The anointing of a king for Israel and the centering of the communities life in Jerusalem did not happen without controversy and argument.  There were those who felt that the King would take the place of God and the Jerusalem temple would remove God from the many worship centers such as Bethel and others.  In the older story in Exodus, we find Moses in conversation with God, representing that closeness of God with the people.  In the Numbers account, such closeness disappears.  Moses no longer converses and complains himself to God.  He and Aaron fall on their faces in the tent of worship.  A glory surrounds them.  They can only listen.  Conversation with God is no longer a two way street.

The differences between the stories are many but so are the similarities.  Both tell a story of a people lost and a people found.  Both are also stories about a community and how that community is bound together.   For one storyteller, it is the heroic leader who allows himself to be a vessel for God’s work.  For the other, the cultic ritual is the all important tie that binds.  But in both, there is that underlying principle that no one can do it alone.  The earlier story expresses it the better.  When Moses complains to God about the people, God turns him back to the people to gather the leaders from them before going to the rock at Horeb.  

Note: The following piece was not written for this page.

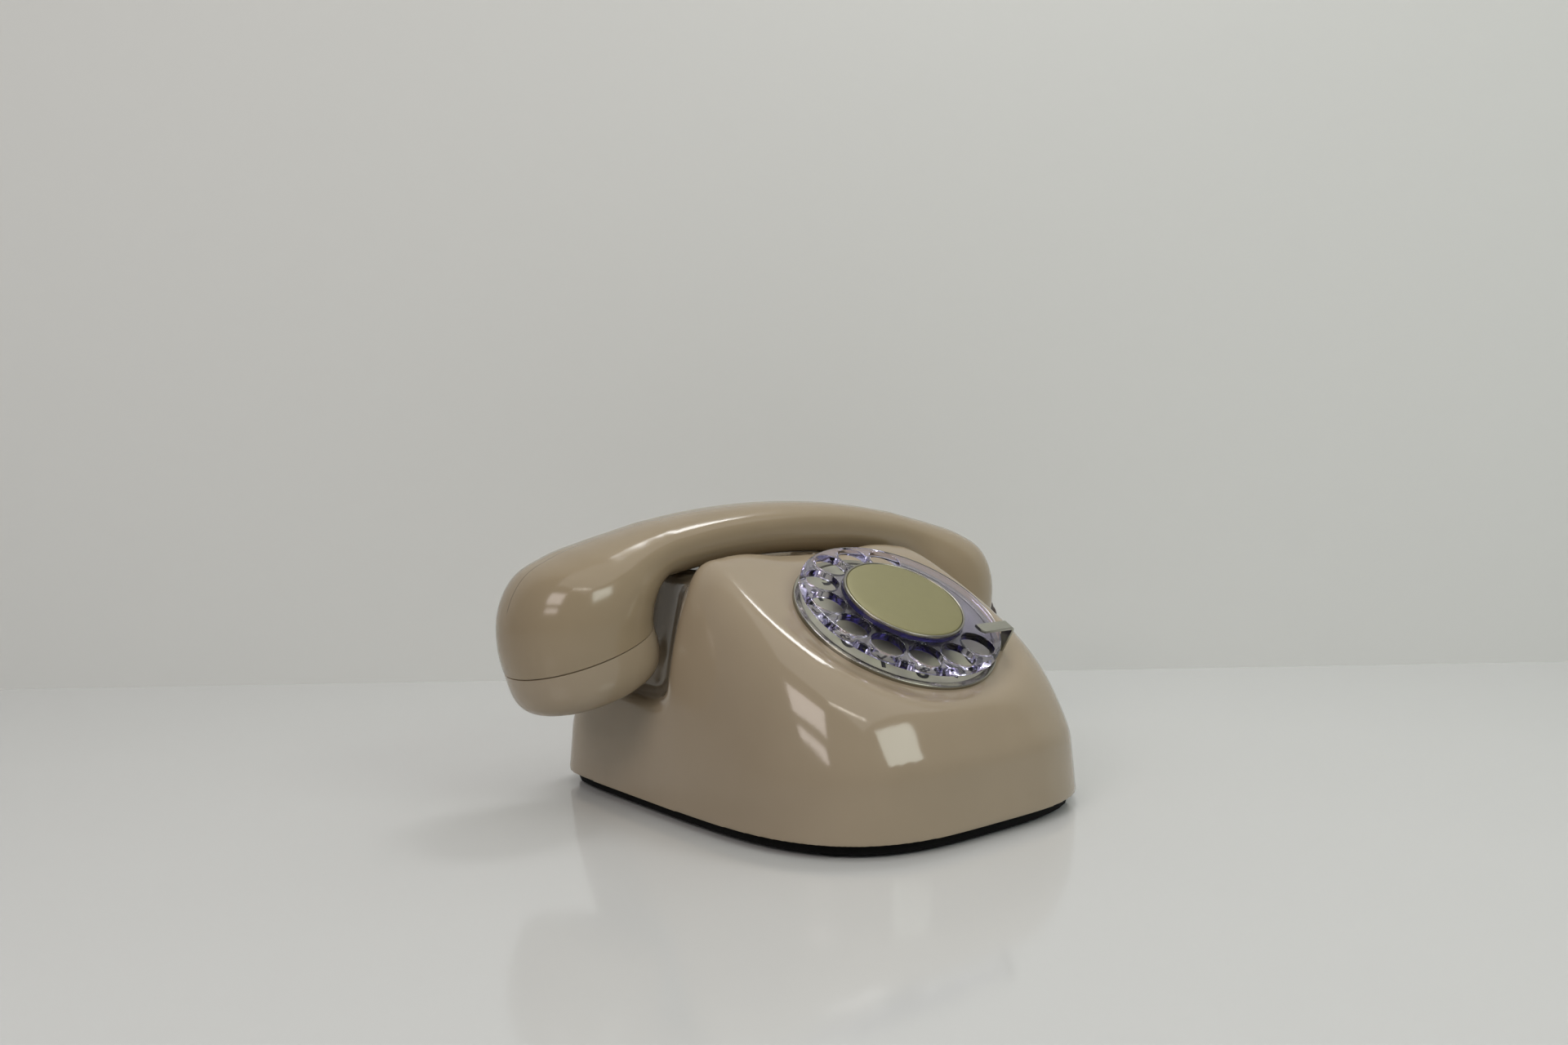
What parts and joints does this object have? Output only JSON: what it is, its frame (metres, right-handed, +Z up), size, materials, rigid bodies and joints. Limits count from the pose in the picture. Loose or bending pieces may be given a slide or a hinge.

Moses cannot do it alone, and no one can do it without God whether the reliance is on the prophetic voice of the leader or the priestly and worship practices of the sanctuary.  In both stories, no matter how hungry the community, no matter how lost the people are, no matter how unpleasant the experience of the wilderness, God is still present.  

Yes, we ourselves have had a wilderness week.  Any many of our members have had wilderness experiences.  But in it all there is no need for anyone to do it alone. In both stories, water pours out of rock.  In that way, the quenching of thirst, the balm in Gilead, is found in the hardest place.